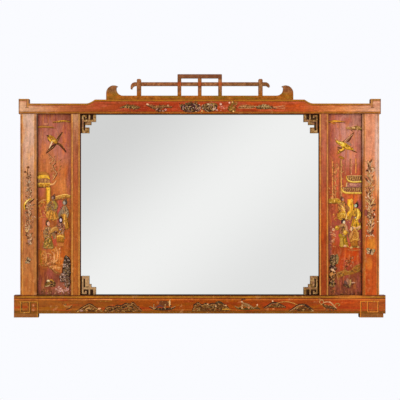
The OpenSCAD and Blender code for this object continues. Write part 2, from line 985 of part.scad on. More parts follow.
module left_panel_relief() {
    face = panel_front;
    t = panel_relief_t;
    color("goldenrod")
        translate([-panel_x1, 0, -sight_z])
        stretched([panel_w, sight_h], drawn_panel) {
            raised([88, 647], face, t / 3) leaf(60, 5);
            raised([32, 625], face, t / 3) leaf(58, 6);
            raised([60, 578], face, t) bird(66, 8);
            raised([0, 0], face, t / 2) band([[37, 520], [57, 500], [70, 470], [62, 445], [66, 425]], 4);
            raised([2, 430], face, t) roof(36, 20);
            raised([2, 400], face, t) roof(48, 18);
            raised([35, 327], face, t / 2) square([11, 72]);
            raised([64, 364], face, t / 2) square([38, 10]);
            raised([66, 296], face, t) figure(22, 64);
            raised([101, 272], face, t) figure(20, 76);
            raised([84, 224], face, t) figure(24, 72);
            raised([47, 168], face, t) figure(26, 104);
            raised([84, 199], face, t) square([24, 20], center = true);
            raised([0, 0], face, t / 2) band([[10, 150], [20, 114], [46, 112], [66, 98], [84, 83]], 5);
            raised([105, 90], face, t) bush(32, 102);
            raised([48, 46], face, t) bird(42, 150);
            raised([100, 22], face, t / 3) leaf(44, 12, 12);
        }
}

module right_panel_relief() {
    face = panel_front;
    t = panel_relief_t;
    color("goldenrod")
        translate([panel_x0, 0, -sight_z])
        stretched([panel_w, sight_h], drawn_panel) {
            raised([34, 646], face, t / 3) leaf(58, 6);
            raised([94, 622], face, t / 3) leaf(54, 6);
            raised([62, 556], face, t) bird(76, 20);
            for (x = [12, 24, 44])
                raised([x, 366], face, t / 3) square([3, 132]);
            raised([121, 417], face, t) mirror([1, 0]) roof(46, 26);
            raised([121, 377], face, t) mirror([1, 0]) roof(60, 24);
            raised([75, 296], face, t / 2) square([17, 62]);
            raised([5, 336], face, t / 2) square([46, 20]);
            raised([60, 268], face, t) figure(22, 92);
            raised([108, 258], face, t) figure(22, 94);
            raised([54, 174], face, t) figure(34, 90);
            raised([96, 172], face, t) figure(30, 84);
            raised([20, 138], face, t) bush(36, 44, 9);
            raised([22, 74], face, t) bush(30, 76, 6);
            raised([0, 0], face, t / 2) band([[46, 92], [70, 96], [92, 106], [112, 112]], 14);
            raised([86, 42], face, t) bird(30, 60);
        }
}

// Branch that climbs a stile, with a leaf to the left and right in turn
module branch(z0, z1, face) {
    count = 11;
    pitch = (z1 - z0) / count;
    t = stile_relief_t;
    for (i = [0:count - 1])
        let (side = i % 2 == 0 ? 1 : -1)
        raised([side * 9, z0 + (i + 0.5) * pitch], face, t)
            leaf(pitch * 0.95, 8, 90 - side * 40);
    raised([0, 0], face, t / 2)
        band([for (i = [0:count]) [i % 2 == 0 ? 2 : -2, z0 + i * pitch]], 3);
}

module left_stile_relief() {
    color("darkgoldenrod")
        translate([-outer_stile_mid, 0, -sight_z])
        stretched([outer_stile_w, sight_h], drawn_stile) {
            branch(186, 480, stile_front);
            raised([6, 132], stile_front, stile_relief_t) bird(32, 20);
        }
}

module right_stile_relief() {
    color("darkgoldenrod")
        translate([outer_stile_mid, 0, -sight_z])
        stretched([outer_stile_w, sight_h], drawn_stile) {
            branch(218, 500, stile_front);
            raised([-4, 164], stile_front, stile_relief_t) bird(34, -10);
        }
}

// Ornament along a rail: each entry is its middle, length, height and kind
top_rail_ornament = [
    [-254, 74, 20, "leaf"], [-145, 92, 26, "leaf"], [-24, 76, 36, "flower"],
    [44, 52, 36, "flower"], [132, 72, 30, "leaf"], [242, 100, 20, "leaf"]
];
bottom_rail_ornament = [
    [-490, 40, 26, "leaf"], [-406, 80, 36, "hill"], [-292, 130, 34, "hill"], [-108, 84, 30, "boat"],
    [38, 120, 30, "hill"], [190, 80, 30, "boat"], [308, 110, 26, "hill"], [384, 60, 30, "leaf"],
    [482, 72, 36, "leaf"]
];

module hill(w, h) {
    polygon(concat(
        [[-w / 2, -h / 2]],
        [
            for (i = [0:12])
                let (t = i / 12)
                [w * (t - 0.5), h * (-0.4 + 0.75 * abs(sin(t * 360)) * (1 - 0.3 * t))]
        ],
        [[w / 2, -h / 2]]
    ));
}

module boat(w, h) {
    polygon([
        [-w * 0.5, h * 0.1], [-w * 0.3, -h * 0.4], [w * 0.3, -h * 0.4], [w * 0.5, h * 0.2],
        [w * 0.26, -h * 0.05], [w * 0.14, h * 0.5], [0, -h * 0.05],
        [-w * 0.14, h * 0.4], [-w * 0.24, -h * 0.05]
    ]);
}

module ornament(list) {
    for (o = list)
        raised([o[0], 0], rail_front, rail_relief_t)
            if (o[3] == "leaf") leaf(o[1], o[2]);
            else if (o[3] == "flower") bush(o[1], o[2], 8);
            else if (o[3] == "hill") hill(o[1], o[2]);
            else boat(o[1], o[2]);
}

module top_rail_relief() {
    color("darkgoldenrod")
        translate([0, 0, (sight_z + raised_top) / 2])
        stretched([sight_w, top_rail_centre_h], drawn_top_rail)
            ornament(top_rail_ornament);
}

module bottom_rail_relief() {
    color("darkgoldenrod")
        translate([0, 0, (bottom_rail_z - sight_z) / 2])
        stretched([sight_w, bottom_rail_h], drawn_bottom_rail)
            ornament(bottom_rail_ornament);
}

top_rail();
bottom_rail();
foot_block(left_foot_span);  // left_foot
foot_block(right_foot_span);  // right_foot
outer_stile(-1);  // left_outer_stile
outer_stile(1);  // right_outer_stile
inner_stile(-1);  // left_inner_stile
inner_stile(1);  // right_inner_stile
panel(-1);  // left_panel
panel(1);  // right_panel
mirror_glass();
glass_blocks();
corner_fret(1, 1);  // upper_left_fret
corner_fret(-1, 1);  // upper_right_fret
corner_fret(1, -1);  // lower_left_fret
corner_fret(-1, -1);  // lower_right_fret
crest_base();
crest_rail();
end_post(-end_post_x);  // left_end_post
end_post(end_post_x);  // right_end_post
box_post(-box_post_x);  // left_box_post
box_post(0);  // centre_box_post
box_post(box_post_x);  // right_box_post
crest_cap_bar();
crest_dowels();
crest_pins();
tenon_pegs();
foot_screws();
back_board(2);  // upper_back_board
back_board(1);  // middle_back_board
back_board(0);  // lower_back_board
back_board_screws();
hanger_strap(-1);  // left_hanger_strap
hanger_strap(1);  // right_hanger_strap
hanging_ring(-1);  // left_hanging_ring
hanging_ring(1);  // right_hanging_ring
hanger_screws();
left_panel_relief();
right_panel_relief();
left_stile_relief();
right_stile_relief();
top_rail_relief();
bottom_rail_relief();
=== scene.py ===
import math
import random

import bpy
import numpy as np
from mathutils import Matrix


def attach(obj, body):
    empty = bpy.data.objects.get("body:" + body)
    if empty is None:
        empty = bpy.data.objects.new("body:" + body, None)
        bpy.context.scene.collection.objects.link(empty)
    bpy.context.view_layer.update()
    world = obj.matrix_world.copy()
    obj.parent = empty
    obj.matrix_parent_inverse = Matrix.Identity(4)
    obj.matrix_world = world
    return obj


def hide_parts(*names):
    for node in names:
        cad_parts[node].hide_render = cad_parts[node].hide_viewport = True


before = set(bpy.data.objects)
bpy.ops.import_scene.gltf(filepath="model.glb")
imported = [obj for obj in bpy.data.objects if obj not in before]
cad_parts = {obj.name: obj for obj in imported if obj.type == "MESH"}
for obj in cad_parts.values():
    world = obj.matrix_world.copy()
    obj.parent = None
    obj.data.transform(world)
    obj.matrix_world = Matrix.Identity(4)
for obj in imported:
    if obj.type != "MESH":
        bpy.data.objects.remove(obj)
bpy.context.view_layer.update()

# Camera and studio. The mirror is seen square on from a little over three metres, before plain white,
# over a pale floor. The plate shows the studio's own soft light: brightest on a slant through its
# middle, greyer at its upper left and lower right corners.


def shade(red, green, blue):
    """A colour from its screen values, 0 to 255."""
    screen = (value / 255 for value in (red, green, blue))
    return (*(v / 12.92 if v <= 0.04045 else ((v + 0.055) / 1.055) ** 2.4 for v in screen), 1.0)


class Shade:
    """One socket of a shader. Sums on it are Math nodes, and node() adds any other node beside it.

    A colour of three numbers is taken as screen values, 0 to 255.
    """

    def __init__(self, tree, socket=None):
        self.tree = tree
        self.socket = socket

    def node(self, kind, settings=None, sockets=None, give=0):
        made = self.tree.nodes.new("ShaderNode" + kind)
        for name, value in (settings or {}).items():
            if name == "stops":
                ramp = made.color_ramp.elements
                for place, *_ in value[1:-1]:
                    ramp.new(place)
                for stop, (place, *colour) in zip(ramp, value):
                    stop.position = place
                    stop.color = shade(*colour)
            else:
                setattr(made, name, value)
        for name, value in (sockets or {}).items():
            socket = made.inputs[name]
            if isinstance(value, Shade):
                self.tree.links.new(value.socket, socket)
            elif socket.type == "RGBA" and len(value) == 3:
                socket.default_value = shade(*value)
            else:
                socket.default_value = value
        return Shade(self.tree, made.outputs[give] if made.outputs else None)

    def math(self, operation, *values):
        return self.node("Math", {"operation": operation}, dict(enumerate(values)))

    def __add__(self, other):
        return self.math("ADD", self, other)

    def __radd__(self, other):
        return self.math("ADD", other, self)

    def __sub__(self, other):
        return self.math("SUBTRACT", self, other)

    def __rsub__(self, other):
        return self.math("SUBTRACT", other, self)

    def __mul__(self, other):
        return self.math("MULTIPLY", self, other)

    def __rmul__(self, other):
        return self.math("MULTIPLY", other, self)

    def __truediv__(self, other):
        return self.math("DIVIDE", self, other)

    def __neg__(self):
        return self.math("MULTIPLY", self, -1.0)

    def __abs__(self):
        return self.math("ABSOLUTE", self)

    def rise(self, low, high):
        """0 up to low, 1 from high on, and eased between them."""
        return self.node(
            "MapRange",
            {"interpolation_type": "SMOOTHSTEP"},
            {"Value": self, "From Min": low, "From Max": high},
        )

    def within(self, low, high, soft):
        """1 between low and high, with soft ends."""
        return self.rise(low - soft, low + soft) * (1.0 - self.rise(high - soft, high + soft))

    def held(self):
        """The same number, kept between 0 and 1."""
        return self.node("Clamp", None, {"Value": self})

    def over(self, under, top):
        """The colour under, with the colour top where this mask is 1."""
        return self.node("Mix", {"data_type": "RGBA"}, {0: self, 6: under, 7: top}, give=2)

    def ramp(self, *stops):
        """A run of colours, each stop as its place and its three screen values."""
        return self.node("ValToRGB", {"stops": stops}, {0: self})

    def parts(self):
        """The three numbers of a vector."""
        split = self.node("SeparateXYZ", None, {0: self}).socket.node
        return [Shade(self.tree, socket) for socket in split.outputs]

    def times(self, amount):
        """A colour or vector made longer or shorter by one number."""
        return self.node("VectorMath", {"operation": "SCALE"}, {0: self, 3: amount})

    def stretched(self, x, y, z):
        return self.node("VectorMath", {"operation": "MULTIPLY"}, {0: self, 1: (x, y, z)})

    def noise(self, scale, detail=3.0, roughness=0.55, stretch=(1, 1, 1)):
        place = self if stretch == (1, 1, 1) else self.stretched(*stretch)
        sockets = {"Vector": place, "Scale": scale, "Detail": detail, "Roughness": roughness}
        return self.node("TexNoise", None, sockets)


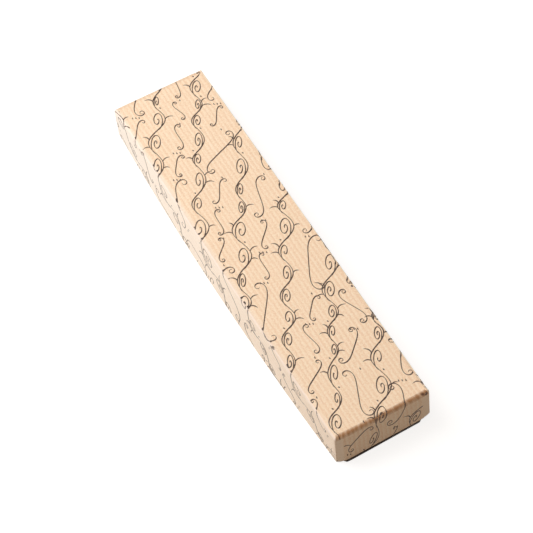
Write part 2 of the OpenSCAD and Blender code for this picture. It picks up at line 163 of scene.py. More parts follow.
def spot(st, inset, z, radius):
    """The point at a station, inset from the lid's face, at height z, with corners of a radius."""
    mid_x = HALF_W - inset - radius
    mid_y = HALF_L - inset - radius
    if st.panel == "side":
        share = st.pos / FLAT_Y
        bulge = clear_of_base(side_bulge(st.sx, share, z), bow(PACKED_SIDE_BOW, share), inset)
        x, y = st.sx * (HALF_W - inset + bulge), share * mid_y
    elif st.panel == "end":
        share = st.pos / FLAT_X
        bulge = clear_of_base(end_bulge(share, z), bow(PACKED_END_BOW, share), inset)
        x, y = share * mid_x, st.sy * (HALF_L - inset + bulge)
    else:
        out = outward(st) * radius
        x, y = st.sx * mid_x + out.x, st.sy * mid_y + out.y
    return Vector((x, y, dipped(x, z)))


def clear_of_base(bulge, packed, inset):
    """The bulge to use at a depth in the wall. The inner face comes no nearer to the base than packed."""
    return bulge if inset < OUTER_SKIN else max(bulge, packed)


def flared(point):
    """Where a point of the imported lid's board lies on the lid as it really bulges.

    Its top edges are eased in, so that the paper's round fold covers them.
    """
    sx = 1 if point.x > 0 else -1
    sy = 1 if point.y > 0 else -1
    share_x, share_y = min(1.0, abs(point.x) / HALF_W), min(1.0, abs(point.y) / HALF_L)
    side, end = bow(PACKED_SIDE_BOW, share_y), bow(PACKED_END_BOW, share_x)
    deep_x, deep_y = HALF_W + side - abs(point.x), HALF_L + end - abs(point.y)
    out_x = clear_of_base(side_bulge(sx, share_y, point.z), side, deep_x) - side
    out_y = clear_of_base(end_bulge(sx * share_x, point.z), end, deep_y) - end
    if point.z > TOP_Z - TOP_SKIN:
        out_x -= BOARD_EASE if deep_x < OUTER_SKIN else 0
        out_y -= BOARD_EASE if deep_y < OUTER_SKIN else 0
    x = point.x + sx * out_x * share_x
    y = point.y + sy * out_y * share_y
    return Vector((x, y, dipped(point.x, point.z)))


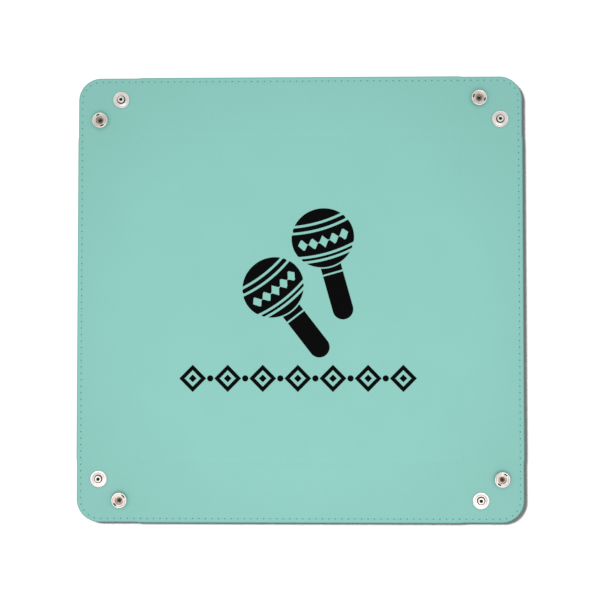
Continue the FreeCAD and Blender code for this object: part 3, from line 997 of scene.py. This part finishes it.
━━━━━━━━
WHAT YOU ARE ASKED TO DO: Within the material above, extract exactly the lines that start at the line containing "glass_blocks();" and stop after the line containing "cad_parts[node].hide_render = cad_parts[node].hide_viewport", and only those.

RESPONSE TO THE TASK:
glass_blocks();
corner_fret(1, 1);  // upper_left_fret
corner_fret(-1, 1);  // upper_right_fret
corner_fret(1, -1);  // lower_left_fret
corner_fret(-1, -1);  // lower_right_fret
crest_base();
crest_rail();
end_post(-end_post_x);  // left_end_post
end_post(end_post_x);  // right_end_post
box_post(-box_post_x);  // left_box_post
box_post(0);  // centre_box_post
box_post(box_post_x);  // right_box_post
crest_cap_bar();
crest_dowels();
crest_pins();
tenon_pegs();
foot_screws();
back_board(2);  // upper_back_board
back_board(1);  // middle_back_board
back_board(0);  // lower_back_board
back_board_screws();
hanger_strap(-1);  // left_hanger_strap
hanger_strap(1);  // right_hanger_strap
hanging_ring(-1);  // left_hanging_ring
hanging_ring(1);  // right_hanging_ring
hanger_screws();
left_panel_relief();
right_panel_relief();
left_stile_relief();
right_stile_relief();
top_rail_relief();
bottom_rail_relief();
=== scene.py ===
import math
import random

import bpy
import numpy as np
from mathutils import Matrix


def attach(obj, body):
    empty = bpy.data.objects.get("body:" + body)
    if empty is None:
        empty = bpy.data.objects.new("body:" + body, None)
        bpy.context.scene.collection.objects.link(empty)
    bpy.context.view_layer.update()
    world = obj.matrix_world.copy()
    obj.parent = empty
    obj.matrix_parent_inverse = Matrix.Identity(4)
    obj.matrix_world = world
    return obj


def hide_parts(*names):
    for node in names:
        cad_parts[node].hide_render = cad_parts[node].hide_viewport = True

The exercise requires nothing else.